USACE is coordinating the conversion of stadiums, convention centers, and dormitories into field hospitals to help tackle the crisis caused by the CCP virus.
According to the April 13 update, USACE now has 25 projects already under construction, and another 15 pending contracts.
The total funding for these alternative care sites currently stands at $1.7 billion.
USACE doesn’t simply build out the hospitals, but assesses potential sites, creates, designs, and then either finds and handles contractors or leaves it to local authorities to handle.
The majority of the additional 15,505-bed capacity from these field hospitals comes from the conversion of arenas and conference centers.

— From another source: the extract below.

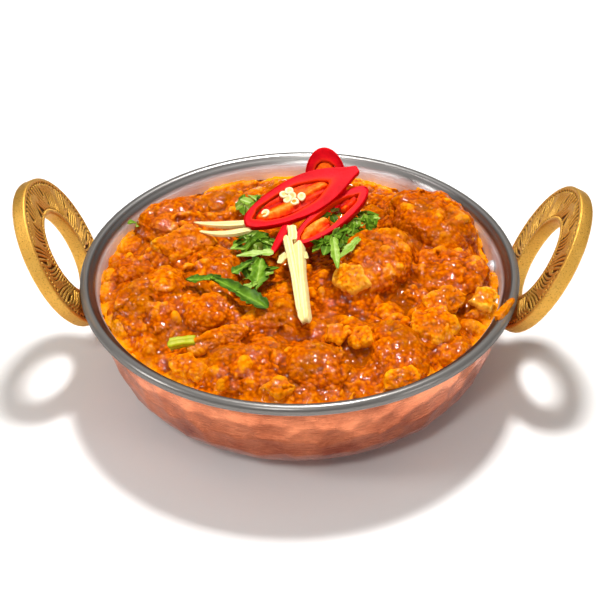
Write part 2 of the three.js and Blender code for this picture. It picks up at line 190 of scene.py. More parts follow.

Last week, the head of USACE estimated that between 40 and 50 facilities would be built under their direct supervision, with some additional USACE-designed facilities being built by states.
The conversion of the Javits Center in Manhattan into a 2,100-bed facility is now complete, and in Chicago, the conversion of America’s largest convention center, McCormick Place, into a 3,000-bed capacity hospital is nearing completion.
The engineers use models to predict the spread of the virus and when different areas will be hit by peak bed demand, working with local authorities.
“Every city is different, some are spikes, some are flat, some are moving to the right,” Lt. Gen. Todd T. Semonite, commander of the Army Corps of Engineers, told reporters on April 8.
The Army Corps also checks in with the local state authorities that have their own plans.
“Sometimes we are favorably impressed, where there actually is a great plan,” said Semonite, “but I still lay awake at night worrying about a couple of places.”
Semonite said on April 8 that the window was closing for local authorities to make decisions on whether to build.
“We’re beginning to run out of time,” said Semonite. “What we used to have is a month to build this, and maybe a week or two for a mayor to make a decision.”
But with the situation progressing so rapidly, that had changed, he said.
“I think we will be done starting new builds, probably, in a week. Now that depends on what the curve is… This virus gets a vote. This virus is deciding where it is going faster than normal.”
USACE has been adapting its various standard designs to meet the unique challenges of COVID-19, picking up lessons on the way as it tailors them to each location.
Semonite said that they are having to resolve all kinds of problems on the fly. For example, he said, when a piece of equipment was missing from a site, they suddenly had to figure out how to get a plane to fly in the part.
“We don’t have time to deal with red tape and bureaucracy,” he said. “We have to be focused like a laser beam to be able to support the mayors and the governors.”